→ Records provided:
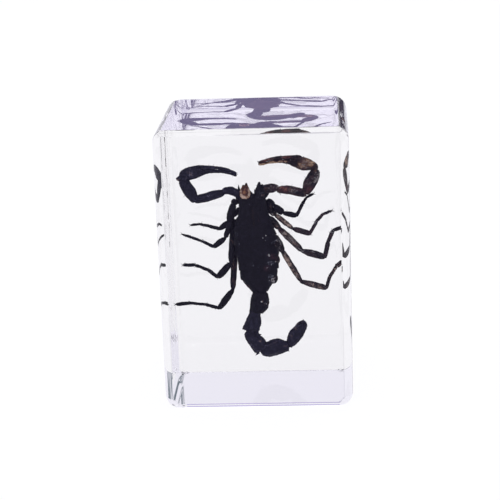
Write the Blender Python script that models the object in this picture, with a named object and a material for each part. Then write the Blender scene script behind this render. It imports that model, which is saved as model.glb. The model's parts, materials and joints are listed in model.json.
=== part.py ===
"""Clear cast resin block of a scorpion paperweight, as Blender solids at real size.

Metres, +Z up. The origin is the middle of the flat base. +X is the block's width and +Y runs
from the viewing face into the block. The specimen is sealed in the resin, so nothing of it is
a solid of its own here: the block is one casting with no opening and no joint.
"""

from math import cos, radians, sin

import bmesh
import bpy
from mathutils import Matrix, Vector

MM = 0.001

# Driving dimensions of the finished block.
WIDTH = 39.5 * MM
DEPTH = 35.5 * MM
HEIGHT = 60.0 * MM

# Resin that is ground off the viewing face and the top after casting.
GROUND_OFF = 0.28 * MM

# Radii that the mould leaves on the edges, by where the edge lies.
TOP_EDGE_RADIUS = 3.2 * MM
LIP_EDGE_RADIUS = 0.5 * MM
UPRIGHT_EDGE_RADIUS = 3.1 * MM
BASE_EDGE_RADIUS = 2.6 * MM
HEEL_EDGE_RADIUS = 0.2 * MM
EDGE_SEGMENTS = 8

# The flat that is ground along the front edge of the top.
LIP_DROP = 1.06 * MM
LIP_TILT_DEG = 38.5

# Look of the resin.
RESIN_COLOUR = (0.93, 0.93, 0.985, 1.0)
RESIN_ROUGHNESS = 0.02
RESIN_IOR = 1.52


def clear_scene():
    """Removes every object, so that the block is the only thing in the scene."""
    for old in list(bpy.data.objects):
        bpy.data.objects.remove(old)


def clear_resin_material():
    """Colourless, polished casting resin."""
    material = bpy.data.materials.new("clear_resin")
    material.use_nodes = True
    shader = material.node_tree.nodes["Principled BSDF"]
    shader.inputs["Base Color"].default_value = RESIN_COLOUR
    shader.inputs["Roughness"].default_value = RESIN_ROUGHNESS
    shader.inputs["Metallic"].default_value = 0.0
    shader.inputs["Transmission Weight"].default_value = 1.0
    shader.inputs["IOR"].default_value = RESIN_IOR
    return material


def edge_radius(edge):
    """The radius that the mould leaves on a box edge: the front of the top and the back of the base are crisp."""
    middle = (edge.verts[0].co + edge.verts[1].co) / 2
    if abs(middle.z - HEIGHT / 2) < HEIGHT / 4:
        return UPRIGHT_EDGE_RADIUS
    if middle.z > HEIGHT / 2:
        return LIP_EDGE_RADIUS if middle.y < -DEPTH / 4 else TOP_EDGE_RADIUS
    return HEEL_EDGE_RADIUS if middle.y > DEPTH / 4 else BASE_EDGE_RADIUS


def cast_mesh(name):
    """The block as cast, before it is ground: a sharp box, its edges weighted by the radius that each is to get."""
    shape = bmesh.new()
    size = Vector((WIDTH, DEPTH + GROUND_OFF, HEIGHT + GROUND_OFF, 1.0))
    place = Matrix.Translation((0, -GROUND_OFF / 2, size.z / 2))
    bmesh.ops.create_cube(shape, size=1.0, matrix=place @ Matrix.Diagonal(size))
    weight = shape.edges.layers.float.new("bevel_weight_edge")
    for edge in shape.edges:
        edge[weight] = edge_radius(edge) / TOP_EDGE_RADIUS
    mesh = bpy.data.meshes.new(name)
    shape.to_mesh(mesh)
    shape.free()
    return mesh


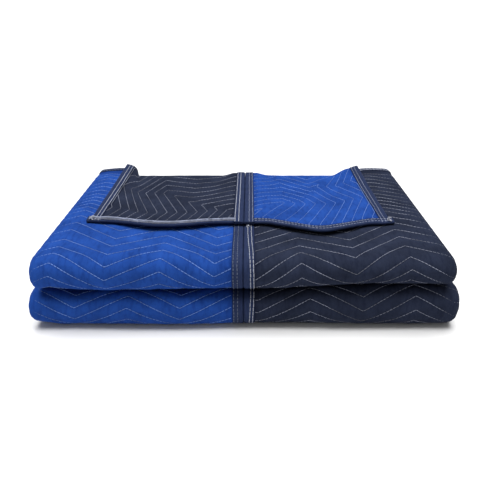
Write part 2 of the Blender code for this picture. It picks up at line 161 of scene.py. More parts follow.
OUTER = 2.5 * PITCH
MIDDLE = 1.5 * PITCH
INNER = 0.5 * PITCH
FLAP_REACH = FLAP_FOLD_RADIUS + TAPE_TOP
PILE_HEIGHT = (LAYERS - 1) * PITCH + CLOTH
FRONT_CENTRE = -PILE_DEPTH / 2 + OUTER + HALF_CLOTH
EAR_END = PILE_DEPTH / 2 - FLAP_REACH
BACK_CENTRE = EAR_END - OUTER - CLOTH
FAR_END = EAR_END - 2 * CLOTH


def layer_height(number):
    """Height of the middle of a layer, counted from 0 at the floor."""
    return HALF_CLOTH + number * PITCH


# Of each stretch of the strip: whether it turns, its way along Y, the length of its
# face cloth, the Y where it starts or turns, and the Z of its middle or its turn.
STRETCHES = (
    (False, -1, FAR_END - FRONT_CENTRE, FAR_END, layer_height(1)),
    (True, -1, math.pi * OUTER, FRONT_CENTRE, layer_height(2.5)),
    (False, 1, BACK_CENTRE - FRONT_CENTRE, FRONT_CENTRE, layer_height(4)),
    (True, 1, math.pi * INNER, BACK_CENTRE, layer_height(5.5)),
    (False, -1, BACK_CENTRE - FRONT_CENTRE, BACK_CENTRE, layer_height(7)),
    (True, -1, math.pi * OUTER, FRONT_CENTRE, layer_height(8.5)),
    (False, 1, EAR_END - FRONT_CENTRE, FRONT_CENTRE, layer_height(10)),
)
ENDS = [sum(stretch[2] for stretch in STRETCHES[:n + 1]) for n in range(len(STRETCHES))]
V_LOWER_FOLD, V_LOWER_TOP, V_TURN, V_TURNED, V_UPPER_FOLD, V_TOP, V_EAR = ENDS
V_FLAP = V_EAR + math.pi * FLAP_FOLD_RADIUS
V_HEM = V_FLAP + FLAP_LENGTH


def smooth(low, high, value):
    """0 below low, 1 above high, and a soft step between them."""
    t = min(max((value - low) / (high - low), 0.0), 1.0)
    return t * t * (3 - 2 * t)


def mix(a, b, share):
    return a + (b - a) * share


def parted(start, end, count):
    """The values from start to end in a count of even steps."""
    return [mix(start, end, n / count) for n in range(count + 1)]


def side_of(x):
    return -1 if x < 0 else 1


# ---------- the folds
def pile_point(v, w):
    """Y and Z of the strip at v, w off its middle layer."""
    number = 0
    while number < len(STRETCHES) - 1 and v > ENDS[number]:
        number += 1
    turns, way, length, y, z = STRETCHES[number]
    along = v - (ENDS[number] - length)
    if not turns:
        return y + way * along, z + way * w
    turn, radius = math.pi * along / length, MIDDLE - way * w
    return y + way * radius * math.sin(turn), z - radius * math.cos(turn)


def flap_slide(x, share=0.0):
    """How far the flap has slid forward at x, a share of the way to the hem."""
    side, out = side_of(x), abs(x)
    risen = smooth(CENTRE_ZONE, CENTRE_ZONE + mix(*CENTRE_RAMP, share), out)
    inner = mix(mix(*CENTRE_FORWARD, share), mix(*FORWARD[side], share), risen)
    inside = FLAP_EDGE[side] - out
    skewed = SIDE_SKEW * min(max(inside / EDGE_ZONE, 0.0), 1.0)
    followed = smooth(EDGE_ZONE, EDGE_ZONE + mix(*SIDE_RAMP[side], share), inside)
    return mix(mix(*SIDE_FORWARD[side], share), inner, mix(skewed, 1.0, followed))


def flap_lift(x, share):
    """Height of the flap over its fold's level, at a share of the way to the hem."""
    across = mix(CENTRE_LIFT, 1.0, smooth(0.0, LIFT_RAMP, abs(x)))
    across *= smooth(0.0, LIFT_RAMP, FLAP_EDGE[side_of(x)] - abs(x))
    return HEM_LIFT * across * share ** HEM_CURL - HEM_SETTLE * smooth(*HEM_SETTLING, share)


def flap_middle(x, v):
    """Y and Z of the middle of the flap's cloth."""
    z = layer_height(LAYERS - 1)
    if v <= V_FLAP:
        turn = (v - V_EAR) / FLAP_FOLD_RADIUS
        return (EAR_END - flap_slide(x) + FLAP_FOLD_RADIUS * math.sin(turn),
                z + FLAP_FOLD_RADIUS * (1 - math.cos(turn)))
    run = v - V_FLAP
    share = run / FLAP_LENGTH
    y = EAR_END - flap_slide(x, share) - run
    return y, z + 2 * FLAP_FOLD_RADIUS + flap_lift(x, share)


def flap_point(x, v, off):
    """Y and Z on the flap, off its middle towards the face of the cloth."""
    y_before, z_before = flap_middle(x, v - GAP)
    y_after, z_after = flap_middle(x, v + GAP)
    y, z = flap_middle(x, v)
    rise, run = z_after - z_before, y_after - y_before
    length = math.hypot(rise, run)
    return y - off * rise / length, z + off * run / length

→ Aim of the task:
Exactly repeat the lines from the line with "Write part 2" to the line with "return HALF_CLOTH + number * PITCH", including both, and output nothing else.

→ Written solution:
Write part 2 of the Blender code for this picture. It picks up at line 161 of scene.py. More parts follow.
OUTER = 2.5 * PITCH
MIDDLE = 1.5 * PITCH
INNER = 0.5 * PITCH
FLAP_REACH = FLAP_FOLD_RADIUS + TAPE_TOP
PILE_HEIGHT = (LAYERS - 1) * PITCH + CLOTH
FRONT_CENTRE = -PILE_DEPTH / 2 + OUTER + HALF_CLOTH
EAR_END = PILE_DEPTH / 2 - FLAP_REACH
BACK_CENTRE = EAR_END - OUTER - CLOTH
FAR_END = EAR_END - 2 * CLOTH


def layer_height(number):
    """Height of the middle of a layer, counted from 0 at the floor."""
    return HALF_CLOTH + number * PITCH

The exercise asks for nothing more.